Ce qu'il faut expliquer c'est très important de le faire c'est la différence fondamentale entre dommage et intérêts comme cela est fait notamment en Allemagne et restitution suite à une spoliation.

Les indemnités matérielles, ce ne sont pas des dommages intérêts au sens où on l'entend, parce que juridiquement le dommage intérêt il répare la perte du bien, et la perte de l'usage du bien, par exemple d'une entreprise si vous perdez l'entreprise vous avez des stocks, le fonds, plus le manque à gagner, c'est-à-dire le chiffre d'affaires. La commission Mattéoli qui a examiné cette question donc à identifier les pertes des entreprises appartenant ou gérées par des personnes de confession juive mais nous n’indemnisons pas les pertes de revenus. Nous indemnisons les pertes matérielles c'est le sens du texte qui a été lu tout à l'heure.

Concrètement ça sera ma dernière question quel est le chemin pour une famille qui se tourne vers la CIVS ?

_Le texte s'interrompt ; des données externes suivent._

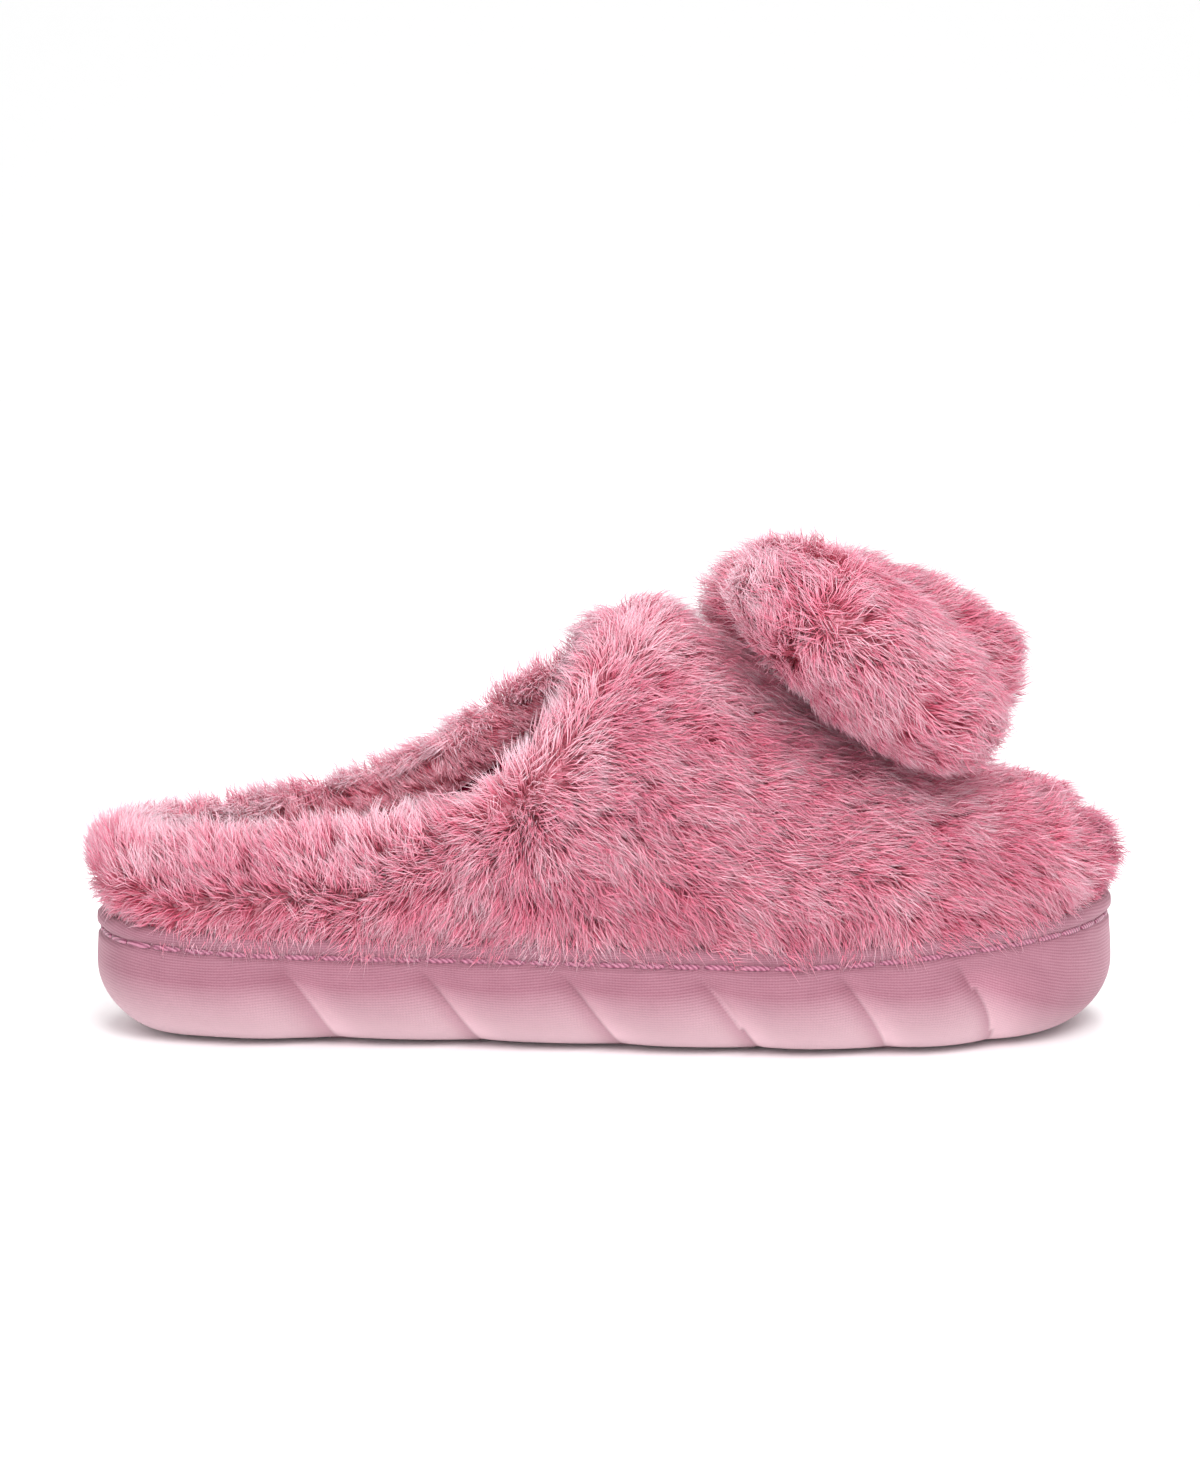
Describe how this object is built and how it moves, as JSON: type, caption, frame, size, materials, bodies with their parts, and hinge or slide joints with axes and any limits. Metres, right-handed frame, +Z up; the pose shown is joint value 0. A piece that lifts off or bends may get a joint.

Le chemin, il est très simple et il est encore ouvert c'est à dire que contrairement à d'autres commissions la Commission française fonctionne depuis 1999 et n'a pas de période de fortes violences c'est à dire que la fin de son activité n'est pas prévue elle est toujours en activité premier point. Deuxième point, comme je le disais, elle est ouverte à toute personne qui estime avoir subi une spoliation du fait des lois antisémites ou des lois prises par l'occupant, ce sont les conditions d'ouverture. La troisième condition d’ouverture, c'est que la spoliation ait été perpétrée en France ou dans un territoire assimilé je pense à la Tunisie notamment et c'est tout très simplement la personne sans avoir besoin de recourir un avocat ou à une assistance saisir la CIVS, à ce moment-là, la CIVS lui retournera un questionnaire pour avoir quelques éléments, et c'est la CIVS qui procède à toutes les recherches, à l'instruction du dossier, auquel les requérants ont un accès permanent.